TASK TO COMPLETE: How many lines of the records below contain the word "rigid"? Answer with the number alone.

MATERIAL FOR THIS TASK:
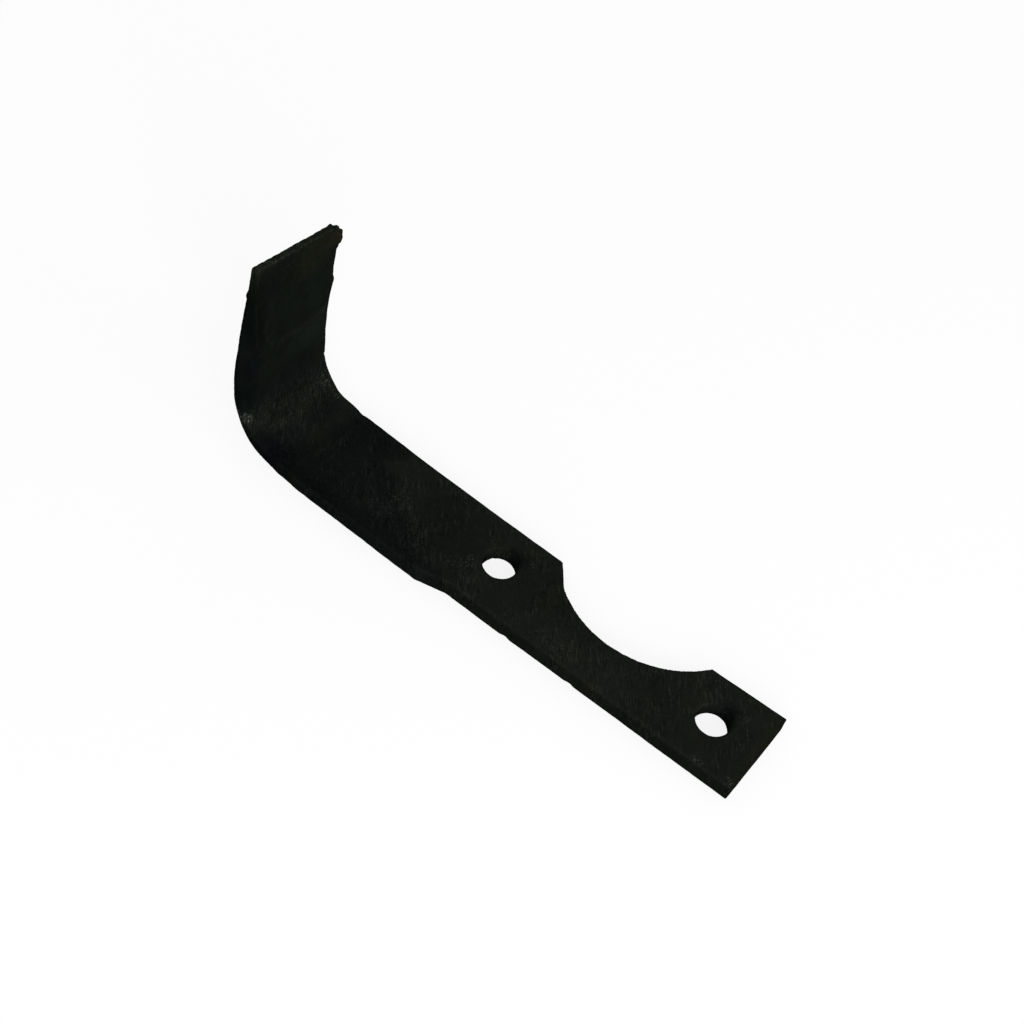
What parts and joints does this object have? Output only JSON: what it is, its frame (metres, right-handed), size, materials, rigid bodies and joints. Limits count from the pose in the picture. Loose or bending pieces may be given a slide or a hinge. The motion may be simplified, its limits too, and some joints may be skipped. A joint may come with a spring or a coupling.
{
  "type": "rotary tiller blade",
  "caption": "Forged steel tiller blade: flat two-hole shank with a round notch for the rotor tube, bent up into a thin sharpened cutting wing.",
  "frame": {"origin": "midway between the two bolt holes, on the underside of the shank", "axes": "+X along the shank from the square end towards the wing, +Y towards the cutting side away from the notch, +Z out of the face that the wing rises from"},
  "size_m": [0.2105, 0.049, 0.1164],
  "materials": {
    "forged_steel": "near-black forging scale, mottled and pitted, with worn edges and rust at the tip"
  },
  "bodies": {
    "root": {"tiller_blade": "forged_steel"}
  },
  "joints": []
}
---
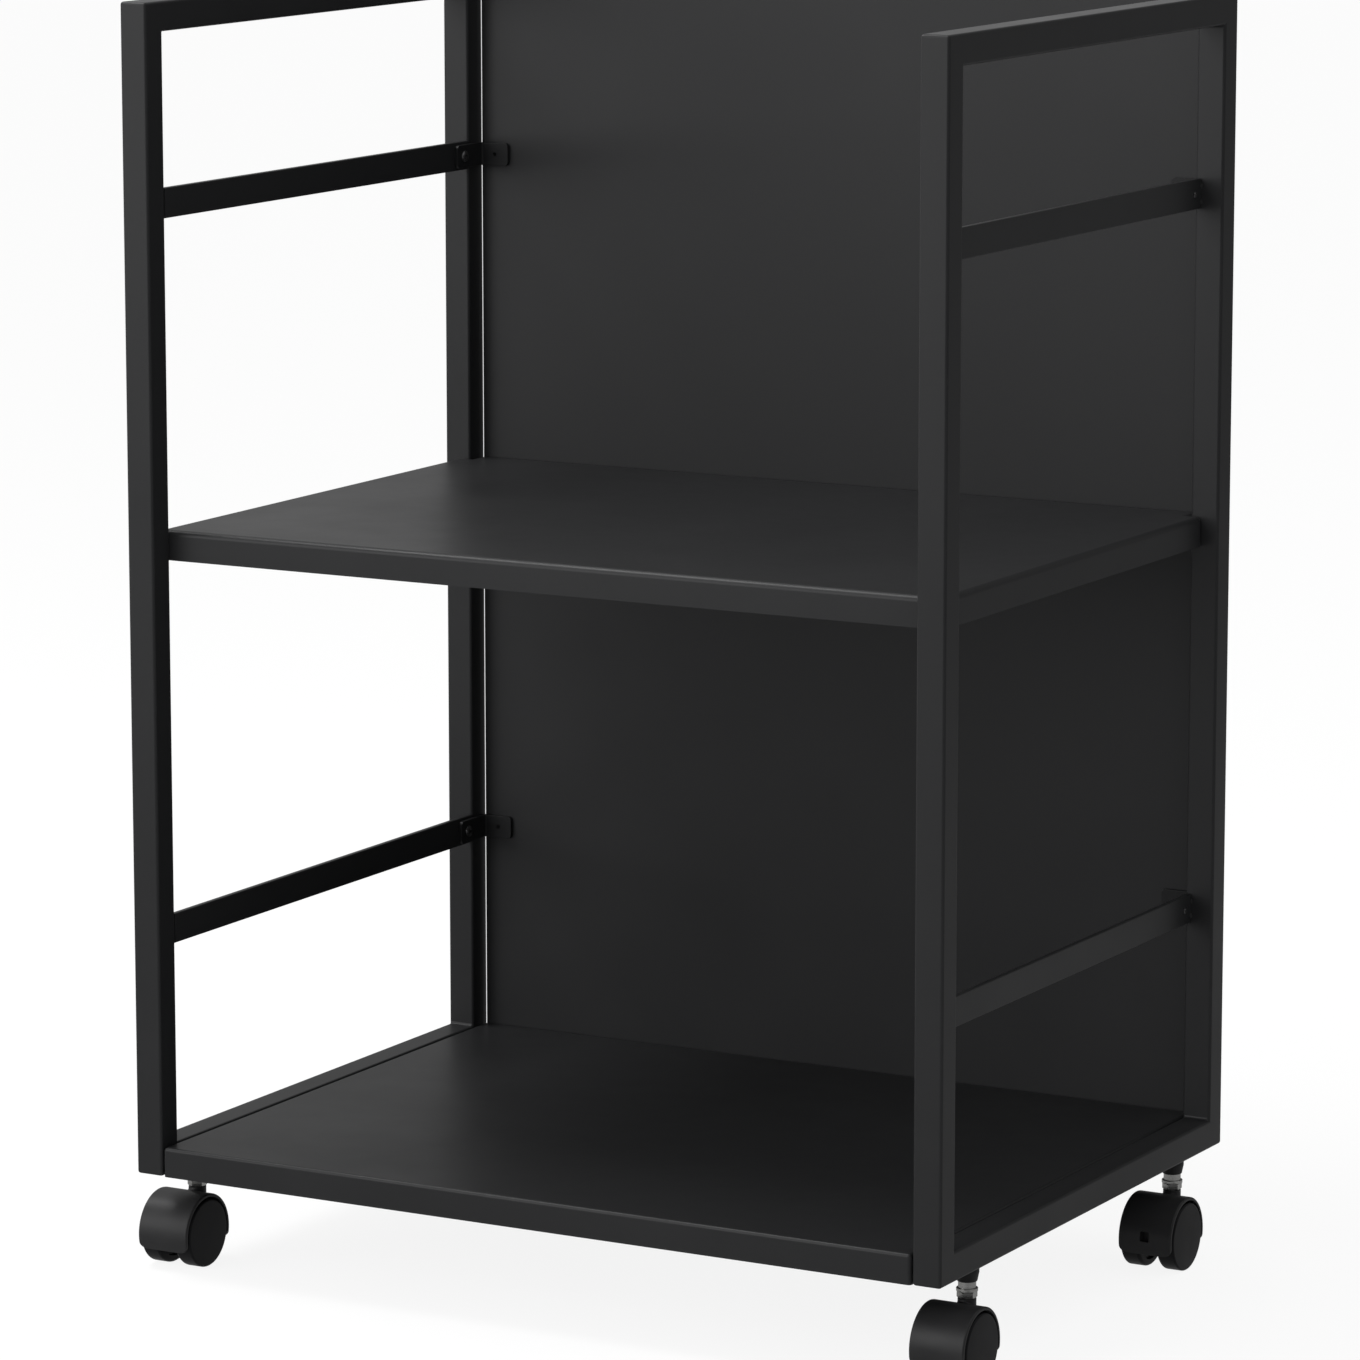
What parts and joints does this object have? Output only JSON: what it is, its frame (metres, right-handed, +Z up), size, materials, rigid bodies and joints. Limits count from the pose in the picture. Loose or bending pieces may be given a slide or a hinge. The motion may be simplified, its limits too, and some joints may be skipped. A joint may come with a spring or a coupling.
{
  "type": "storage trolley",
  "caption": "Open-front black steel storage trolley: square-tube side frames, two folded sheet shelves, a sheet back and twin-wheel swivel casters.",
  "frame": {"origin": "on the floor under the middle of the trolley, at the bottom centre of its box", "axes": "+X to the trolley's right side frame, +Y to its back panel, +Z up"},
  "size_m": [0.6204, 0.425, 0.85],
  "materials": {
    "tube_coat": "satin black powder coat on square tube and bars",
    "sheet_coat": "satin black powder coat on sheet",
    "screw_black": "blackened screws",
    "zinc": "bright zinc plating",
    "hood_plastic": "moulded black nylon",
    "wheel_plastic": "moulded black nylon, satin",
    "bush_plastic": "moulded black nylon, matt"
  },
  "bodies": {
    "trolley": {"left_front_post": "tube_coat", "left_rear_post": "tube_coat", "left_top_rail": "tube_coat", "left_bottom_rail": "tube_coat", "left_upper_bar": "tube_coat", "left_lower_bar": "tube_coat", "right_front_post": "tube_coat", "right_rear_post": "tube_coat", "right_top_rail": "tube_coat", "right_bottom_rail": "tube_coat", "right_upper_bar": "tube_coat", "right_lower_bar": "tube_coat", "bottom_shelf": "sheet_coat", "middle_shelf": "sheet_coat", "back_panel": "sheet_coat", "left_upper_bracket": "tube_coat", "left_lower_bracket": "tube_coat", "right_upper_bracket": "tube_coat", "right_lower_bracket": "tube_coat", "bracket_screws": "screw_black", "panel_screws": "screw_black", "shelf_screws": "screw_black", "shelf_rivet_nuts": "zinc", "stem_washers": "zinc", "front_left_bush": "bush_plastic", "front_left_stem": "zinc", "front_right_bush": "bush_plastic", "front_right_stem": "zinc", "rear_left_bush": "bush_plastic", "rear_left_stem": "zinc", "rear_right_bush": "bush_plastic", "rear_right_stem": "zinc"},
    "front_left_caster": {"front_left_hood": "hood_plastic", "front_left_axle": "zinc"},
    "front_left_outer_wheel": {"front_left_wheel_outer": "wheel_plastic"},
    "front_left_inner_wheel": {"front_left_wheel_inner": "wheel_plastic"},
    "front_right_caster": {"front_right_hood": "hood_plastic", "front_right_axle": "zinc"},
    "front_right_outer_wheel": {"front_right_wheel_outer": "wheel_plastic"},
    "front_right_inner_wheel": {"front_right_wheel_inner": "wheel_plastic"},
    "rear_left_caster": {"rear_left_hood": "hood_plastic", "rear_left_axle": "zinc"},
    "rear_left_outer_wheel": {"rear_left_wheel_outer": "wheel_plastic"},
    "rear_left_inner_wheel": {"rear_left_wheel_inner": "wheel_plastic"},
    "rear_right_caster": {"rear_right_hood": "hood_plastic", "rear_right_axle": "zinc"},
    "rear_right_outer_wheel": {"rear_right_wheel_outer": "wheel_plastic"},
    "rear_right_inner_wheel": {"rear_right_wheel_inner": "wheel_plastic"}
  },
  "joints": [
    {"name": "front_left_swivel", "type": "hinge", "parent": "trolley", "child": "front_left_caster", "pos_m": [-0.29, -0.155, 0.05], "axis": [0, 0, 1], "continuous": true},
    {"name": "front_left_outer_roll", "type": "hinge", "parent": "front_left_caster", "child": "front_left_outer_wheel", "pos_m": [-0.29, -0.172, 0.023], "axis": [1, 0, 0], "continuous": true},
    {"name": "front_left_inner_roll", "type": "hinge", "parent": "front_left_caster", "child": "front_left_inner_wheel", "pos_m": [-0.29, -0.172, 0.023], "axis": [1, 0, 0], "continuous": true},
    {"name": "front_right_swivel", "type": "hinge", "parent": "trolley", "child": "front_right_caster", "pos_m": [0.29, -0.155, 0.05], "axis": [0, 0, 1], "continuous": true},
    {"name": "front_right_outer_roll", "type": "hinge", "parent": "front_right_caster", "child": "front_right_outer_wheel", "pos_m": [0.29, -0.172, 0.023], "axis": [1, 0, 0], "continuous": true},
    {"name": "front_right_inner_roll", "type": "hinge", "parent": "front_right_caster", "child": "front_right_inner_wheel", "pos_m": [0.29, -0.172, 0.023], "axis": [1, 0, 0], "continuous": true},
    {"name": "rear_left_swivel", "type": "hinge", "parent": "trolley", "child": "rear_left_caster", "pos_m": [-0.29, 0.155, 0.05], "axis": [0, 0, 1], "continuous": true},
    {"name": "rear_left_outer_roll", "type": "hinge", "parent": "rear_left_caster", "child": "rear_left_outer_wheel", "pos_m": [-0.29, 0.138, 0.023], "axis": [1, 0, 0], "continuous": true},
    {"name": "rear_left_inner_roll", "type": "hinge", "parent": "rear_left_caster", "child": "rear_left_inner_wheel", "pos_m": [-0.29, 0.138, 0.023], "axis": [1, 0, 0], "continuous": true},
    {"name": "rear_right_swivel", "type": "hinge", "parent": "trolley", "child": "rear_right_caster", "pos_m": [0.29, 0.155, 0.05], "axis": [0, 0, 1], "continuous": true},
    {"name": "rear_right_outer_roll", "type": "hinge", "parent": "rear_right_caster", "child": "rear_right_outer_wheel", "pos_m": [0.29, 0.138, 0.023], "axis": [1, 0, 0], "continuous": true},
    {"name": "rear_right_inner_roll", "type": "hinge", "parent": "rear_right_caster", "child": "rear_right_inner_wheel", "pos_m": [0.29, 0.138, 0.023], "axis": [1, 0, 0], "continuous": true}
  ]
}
--
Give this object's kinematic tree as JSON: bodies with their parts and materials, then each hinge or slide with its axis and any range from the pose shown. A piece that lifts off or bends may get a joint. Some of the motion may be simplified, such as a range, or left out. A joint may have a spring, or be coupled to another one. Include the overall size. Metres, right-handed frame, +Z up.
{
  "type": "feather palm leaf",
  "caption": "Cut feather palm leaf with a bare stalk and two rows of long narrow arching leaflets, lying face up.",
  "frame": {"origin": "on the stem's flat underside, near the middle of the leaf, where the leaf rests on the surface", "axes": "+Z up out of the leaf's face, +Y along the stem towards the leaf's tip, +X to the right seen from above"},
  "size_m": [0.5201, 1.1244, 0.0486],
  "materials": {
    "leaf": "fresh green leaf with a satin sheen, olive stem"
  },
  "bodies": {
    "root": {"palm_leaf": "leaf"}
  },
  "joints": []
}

FINAL ANSWER: 2